• **Work required**
Reproduce exactly the lines below from the one containing "Continue the FreeCAD" through the one containing "dress(floor, floor_material())", including both, and nothing else.

Modeling code records
>>
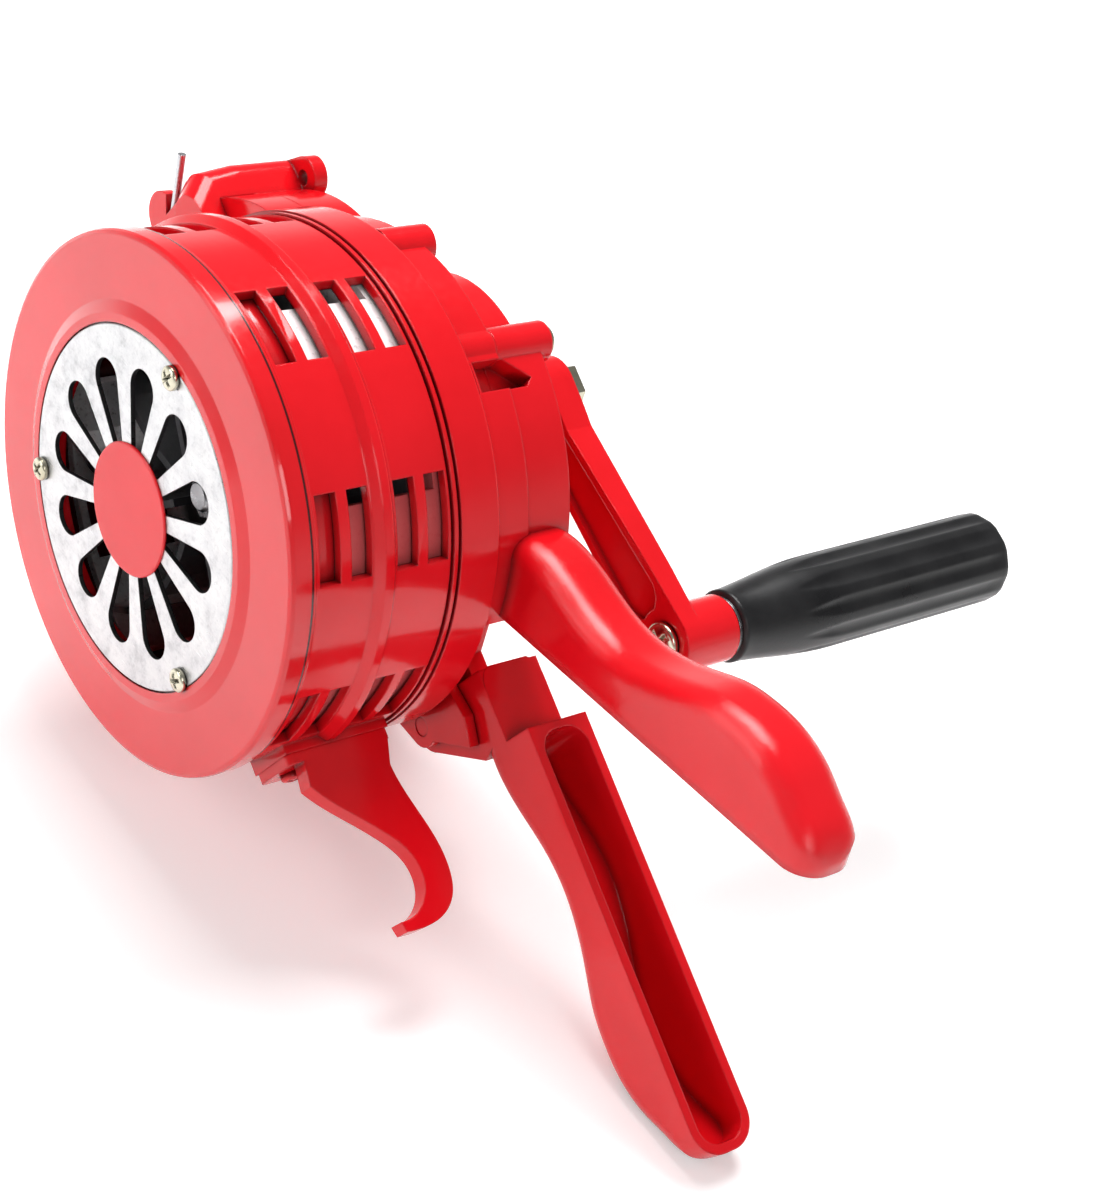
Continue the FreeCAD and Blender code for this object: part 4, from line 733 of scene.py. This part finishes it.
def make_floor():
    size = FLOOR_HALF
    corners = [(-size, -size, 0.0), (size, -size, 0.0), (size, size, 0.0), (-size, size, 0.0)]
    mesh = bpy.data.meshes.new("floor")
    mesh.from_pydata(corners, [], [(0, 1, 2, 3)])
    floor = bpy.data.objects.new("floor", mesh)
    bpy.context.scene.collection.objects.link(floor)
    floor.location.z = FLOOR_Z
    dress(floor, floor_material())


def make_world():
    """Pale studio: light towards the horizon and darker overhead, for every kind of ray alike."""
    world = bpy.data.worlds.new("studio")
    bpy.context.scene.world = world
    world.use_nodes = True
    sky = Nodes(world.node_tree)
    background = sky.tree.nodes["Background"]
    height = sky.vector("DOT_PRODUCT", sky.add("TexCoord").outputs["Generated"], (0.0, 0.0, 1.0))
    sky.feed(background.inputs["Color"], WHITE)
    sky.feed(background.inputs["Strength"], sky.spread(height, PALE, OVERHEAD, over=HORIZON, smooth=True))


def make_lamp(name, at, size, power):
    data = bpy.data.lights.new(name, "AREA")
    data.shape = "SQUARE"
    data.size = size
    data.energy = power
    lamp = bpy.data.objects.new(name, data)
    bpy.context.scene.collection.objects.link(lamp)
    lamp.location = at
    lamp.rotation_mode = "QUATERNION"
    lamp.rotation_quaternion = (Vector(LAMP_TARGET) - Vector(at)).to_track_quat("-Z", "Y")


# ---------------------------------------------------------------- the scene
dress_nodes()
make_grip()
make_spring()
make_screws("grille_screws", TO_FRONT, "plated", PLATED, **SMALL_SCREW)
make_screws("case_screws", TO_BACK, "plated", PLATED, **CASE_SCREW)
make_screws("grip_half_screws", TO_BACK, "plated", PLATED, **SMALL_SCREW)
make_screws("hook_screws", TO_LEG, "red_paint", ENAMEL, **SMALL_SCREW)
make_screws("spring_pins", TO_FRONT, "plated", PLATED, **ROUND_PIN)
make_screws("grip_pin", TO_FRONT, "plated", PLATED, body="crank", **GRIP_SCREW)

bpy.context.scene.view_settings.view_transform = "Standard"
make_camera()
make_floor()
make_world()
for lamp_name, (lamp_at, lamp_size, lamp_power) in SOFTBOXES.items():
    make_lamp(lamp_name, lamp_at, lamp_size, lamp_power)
<<
>>
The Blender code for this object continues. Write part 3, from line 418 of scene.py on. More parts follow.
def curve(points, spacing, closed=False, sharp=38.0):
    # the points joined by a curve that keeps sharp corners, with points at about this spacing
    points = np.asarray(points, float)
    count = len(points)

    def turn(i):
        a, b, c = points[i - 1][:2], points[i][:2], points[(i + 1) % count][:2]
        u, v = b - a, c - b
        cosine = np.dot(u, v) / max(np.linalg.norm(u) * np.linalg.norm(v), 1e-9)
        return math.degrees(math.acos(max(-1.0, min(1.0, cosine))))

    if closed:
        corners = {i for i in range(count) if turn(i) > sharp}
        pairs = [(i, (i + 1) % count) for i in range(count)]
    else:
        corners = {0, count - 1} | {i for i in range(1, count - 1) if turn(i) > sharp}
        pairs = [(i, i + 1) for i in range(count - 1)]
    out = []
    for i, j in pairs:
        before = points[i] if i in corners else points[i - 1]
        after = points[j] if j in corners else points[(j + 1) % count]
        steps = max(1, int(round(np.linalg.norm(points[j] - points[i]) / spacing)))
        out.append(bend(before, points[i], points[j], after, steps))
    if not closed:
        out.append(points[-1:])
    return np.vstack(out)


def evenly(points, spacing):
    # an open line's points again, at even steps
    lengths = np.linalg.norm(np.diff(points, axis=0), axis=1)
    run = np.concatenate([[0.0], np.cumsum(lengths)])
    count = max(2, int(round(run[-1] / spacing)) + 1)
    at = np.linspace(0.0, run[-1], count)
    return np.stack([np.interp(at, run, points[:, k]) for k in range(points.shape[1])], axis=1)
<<
>>
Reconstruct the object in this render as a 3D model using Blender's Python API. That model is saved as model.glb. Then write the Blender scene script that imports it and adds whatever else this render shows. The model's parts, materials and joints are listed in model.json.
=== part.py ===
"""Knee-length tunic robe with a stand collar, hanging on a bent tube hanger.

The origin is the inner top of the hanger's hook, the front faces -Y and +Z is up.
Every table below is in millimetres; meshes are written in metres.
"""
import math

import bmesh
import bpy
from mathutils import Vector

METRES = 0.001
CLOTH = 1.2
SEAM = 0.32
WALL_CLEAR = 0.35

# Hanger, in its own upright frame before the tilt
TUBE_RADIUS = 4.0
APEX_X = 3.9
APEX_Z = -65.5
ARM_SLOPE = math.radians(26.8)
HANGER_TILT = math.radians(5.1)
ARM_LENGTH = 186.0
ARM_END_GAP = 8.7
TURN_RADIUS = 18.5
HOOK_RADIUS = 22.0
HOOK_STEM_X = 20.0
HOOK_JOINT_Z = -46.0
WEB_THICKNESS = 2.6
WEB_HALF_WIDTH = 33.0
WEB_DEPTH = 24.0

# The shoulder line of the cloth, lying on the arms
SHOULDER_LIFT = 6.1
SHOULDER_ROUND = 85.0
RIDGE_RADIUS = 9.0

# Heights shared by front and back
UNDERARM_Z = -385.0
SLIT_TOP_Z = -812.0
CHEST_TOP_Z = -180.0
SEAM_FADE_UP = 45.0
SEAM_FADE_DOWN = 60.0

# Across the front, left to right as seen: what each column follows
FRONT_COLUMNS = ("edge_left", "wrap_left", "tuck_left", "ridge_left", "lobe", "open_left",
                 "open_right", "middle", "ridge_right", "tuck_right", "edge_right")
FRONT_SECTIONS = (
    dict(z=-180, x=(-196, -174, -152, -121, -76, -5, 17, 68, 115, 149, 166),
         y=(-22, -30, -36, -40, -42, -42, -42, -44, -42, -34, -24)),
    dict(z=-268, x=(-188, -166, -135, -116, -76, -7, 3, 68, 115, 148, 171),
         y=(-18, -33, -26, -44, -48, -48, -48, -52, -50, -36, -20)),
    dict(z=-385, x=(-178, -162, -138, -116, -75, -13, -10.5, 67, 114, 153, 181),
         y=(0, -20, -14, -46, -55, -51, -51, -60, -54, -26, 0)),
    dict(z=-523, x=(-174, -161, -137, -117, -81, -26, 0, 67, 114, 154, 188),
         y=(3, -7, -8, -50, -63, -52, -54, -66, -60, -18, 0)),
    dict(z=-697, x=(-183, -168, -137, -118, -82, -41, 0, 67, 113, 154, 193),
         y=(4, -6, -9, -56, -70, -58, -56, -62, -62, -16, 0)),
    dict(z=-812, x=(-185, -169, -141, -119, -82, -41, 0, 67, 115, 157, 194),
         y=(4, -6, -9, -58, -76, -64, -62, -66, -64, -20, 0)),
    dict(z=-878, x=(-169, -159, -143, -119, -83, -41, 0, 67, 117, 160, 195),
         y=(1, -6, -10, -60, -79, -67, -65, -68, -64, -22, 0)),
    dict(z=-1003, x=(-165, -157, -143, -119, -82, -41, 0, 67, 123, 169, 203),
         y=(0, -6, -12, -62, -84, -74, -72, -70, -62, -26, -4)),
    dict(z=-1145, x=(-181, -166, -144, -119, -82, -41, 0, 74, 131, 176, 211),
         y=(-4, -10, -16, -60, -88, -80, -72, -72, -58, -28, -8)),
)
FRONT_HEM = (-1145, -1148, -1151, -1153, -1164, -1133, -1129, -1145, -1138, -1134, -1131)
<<
• **Result for this exercise**
Continue the FreeCAD and Blender code for this object: part 4, from line 733 of scene.py. This part finishes it.
def make_floor():
    size = FLOOR_HALF
    corners = [(-size, -size, 0.0), (size, -size, 0.0), (size, size, 0.0), (-size, size, 0.0)]
    mesh = bpy.data.meshes.new("floor")
    mesh.from_pydata(corners, [], [(0, 1, 2, 3)])
    floor = bpy.data.objects.new("floor", mesh)
    bpy.context.scene.collection.objects.link(floor)
    floor.location.z = FLOOR_Z
    dress(floor, floor_material())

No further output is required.